Hydrothermal Corrosion of First-Generation Dual-Purpose Coatings on Silicon Carbide for Accident-Tolerant Fuel Cladding

2021 
Abstract Four different commercial coatings, TiN, Cr, CrN, and Cr/CrN (multilayer) were deposited by physical vapor deposition (PVD) on high resistivity chemical vapor deposited (CVD) SiC for the dual purpose of corrosion mitigation and fission gas hermeticity. The coatings were exposed for up to 2600 hours in flowing high temperature (288-350°C), high purity, liquid water with dissolved hydrogen (0.15-3ppm) or dissolved oxygen (1-2ppm). The Cr/CrN coatings did not adhere well and spalled quickly during exposure. In oxygenated conditions, none of the coatings were protective . CrN coatings spalled preferentially at defect sites, but reacted slowly enough in the absence of defects to potentially be chemically protective.
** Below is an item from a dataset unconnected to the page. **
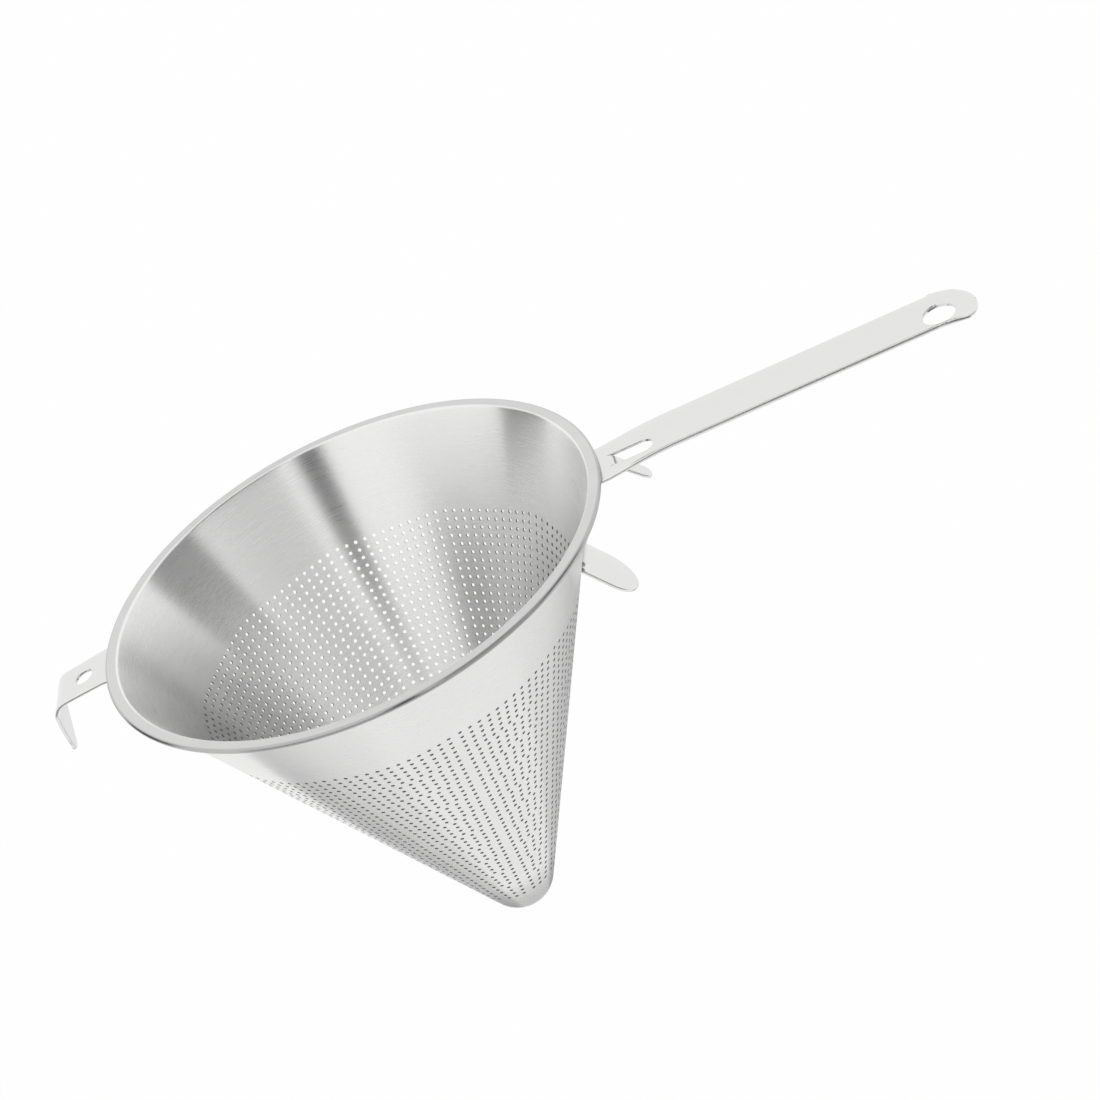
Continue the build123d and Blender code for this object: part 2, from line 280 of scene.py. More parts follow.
class Maker:
    """Adds nodes to one tree, and links or sets their sockets."""

    def __init__(self, tree):
        self.tree = tree

    def node(self, kind, settings, values):
        """A node whose settings are made first, and whose sockets are then linked or set."""
        made = self.tree.nodes.new(kind)
        for name, value in settings.items():
            setattr(made, name, value)
        for name, value in values.items():
            socket = made.inputs[name]
            if isinstance(value, Term):
                self.tree.links.new(value.socket, socket)
            else:
                socket.default_value = value
        return made

    def term(self, kind, settings, values, output=0):
        """One output of a new node."""
        return Term(self, self.node(kind, settings, values).outputs[output])

    def maths(self, operation, *values):
        """Any other sum on numbers, such as a root or a sine."""
        return self.term("ShaderNodeMath", {"operation": operation}, dict(enumerate(values)))

    def share(self, value):
        """The value held between 0 and 1."""
        return self.term("ShaderNodeClamp", {}, {"Value": value})

    def fade(self, value, start, width):
        """0 up to the start, 1 from one width past it, and even in between."""
        return self.share((value - start) / width)

    def vector(self, x=0.0, y=0.0, z=0.0):
        """A vector made of three numbers."""
        return self.term("ShaderNodeCombineXYZ", {}, {"X": x, "Y": y, "Z": z})

    def parts(self, vector):
        """The three parts of a vector."""
        split = self.node("ShaderNodeSeparateXYZ", {}, {"Vector": vector})
        return [Term(self, output) for output in split.outputs]

    def place(self):
        """Where a point of the piece lies, in the frame that all pieces share."""
        return self.term("ShaderNodeTexCoord", {}, {}, "Object")

    def attribute(self, name):
        """A number that the mesh carries under this name."""
        return self.term("ShaderNodeAttribute", {"attribute_name": name}, {}, "Fac")

    def noise(self, place, scale, detail):
        return self.term("ShaderNodeTexNoise", {}, {"Vector": place, "Scale": scale, "Detail": detail})

    def bump(self, height, strength, distance):
        return self.term("ShaderNodeBump", {}, {"Height": height, "Strength": strength, "Distance": distance})

    def blend(self, amount, first, second):
        """Two colours mixed. The colour is the node's third output."""
        values = {"Factor": amount, "A": first, "B": second}
        return self.term("ShaderNodeMix", {"data_type": "RGBA"}, values, 2)

    def shape(self, kind, geometry, **values):
        """What a geometry node makes of one geometry, with the values of its other sockets."""
        return self.term(kind, {}, {"Geometry": geometry, **values})

    def joined(self, *shapes):
        """Several geometries as one."""
        made = self.tree.nodes.new("GeometryNodeJoinGeometry")
        for each in shapes:
            self.tree.links.new(each.socket, made.inputs["Geometry"])
        return Term(self, made.outputs[0])


def opaque(value):
    """A colour with its alpha."""
    return (*value, 1)


def fresh_material(name):
    """An empty node material and its maker."""
    made = bpy.data.materials.new(name)
    made.use_nodes = True
    made.node_tree.nodes.clear()
    return made, Maker(made.node_tree)


def end_in_metal(maker, base, roughness, normal, anisotropic=0.0, turn=0.0):
    """Ends a material in a metal. Anisotropy is the same all over, so it is set on the socket."""
    values = {
        "Base Color": base,
        "Metallic": 1.0,
        "Roughness": roughness,
        "Anisotropic": anisotropic,
        "Anisotropic Rotation": turn,
        "Normal": normal,
    }
    metal = maker.term("ShaderNodeBsdfPrincipled", {}, values)
    maker.node("ShaderNodeOutputMaterial", {}, {"Surface": metal})


def shaded(maker, base, light, dark=0.55):
    """The base colour, darkened where light falls to 0."""
    return maker.blend(light, opaque(dark * part for part in base), opaque(base))


def painted_shade(maker, radius, z):
    """How much painted shade darkens the metal on the flange, along the rim's outer edge and at the tip."""
    shade_zones = strainer().shade_zones
    flange = maker.fade(z, -shade_zones.flange_depth, shade_zones.depth_fade)
    flange *= maker.fade(radius, shade_zones.flange_radius, shade_zones.flange_fade)
    edge = maker.fade(radius, shade_zones.edge_radius, shade_zones.edge_fade)
    tip = maker.fade(z, -shade_zones.tip_depth, -shade_zones.tip_fade)
    return flange * shade_zones.flange + edge * shade_zones.edge + tip * shade_zones.tip


def brushed_sheet():
    """Sheet brushed round the cone: fine lines that run along each circle, with painted shade on the flange,
    the rim's outer edge, the tip and the hole walls.
    """
    finish = strainer().finish
    made, maker = fresh_material("brushed_sheet")
    place = maker.place()
    x, y, z = maker.parts(place)
    off_axis = 0.1 * MILLIMETRE
    radius = maker.maths("SQRT", x * x + y * y) + off_axis

    def grain(turns, per_metre, detail):
        return maker.noise(maker.vector(x / radius * turns, y / radius * turns, z * per_metre), 1.0, detail)

    fine = grain(9.0, 5200.0, 2.0)
    broad = grain(3.5, 900.0, 3.0)
    stain = maker.noise(place, 26.0, 3.0)
    bump = maker.bump(fine * 0.7 + broad * 0.3, 0.10, 0.04 * MILLIMETRE)
    # Brightness from the brushing grain and stains, less the painted shade on the flange, the rim's outer
    # edge and the tip.
    light = maker.share(0.80 + fine * 0.16 + broad * 0.14 + stain * 0.08 - painted_shade(maker, radius, z))
    hole_wall_shade = maker.attribute("hole_wall_shade")
    # On the hole walls the sheet's colour gives way to a dark painted shade; the roughness below also rises
    # there.
    base = maker.blend(hole_wall_shade, shaded(maker, finish.satin, light), opaque(finish.hole_wall_shade))
    roughness = maker.share(0.19 + fine * 0.10 + broad * 0.04 + stain * 0.05 + hole_wall_shade * 0.2)
    end_in_metal(maker, base, roughness, bump, anisotropic=0.9, turn=0.25)
    return made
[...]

TiN coatings fully oxidized within a few hundred hours and spalled. In hydrogen, all the coatings were chemically stable. Coating failures were identified and attributed to localized spallation, potentially related to coating defects. Coating improvements are recommended to reduce spallation and improve coating protection for future generations of dual-purpose coatings.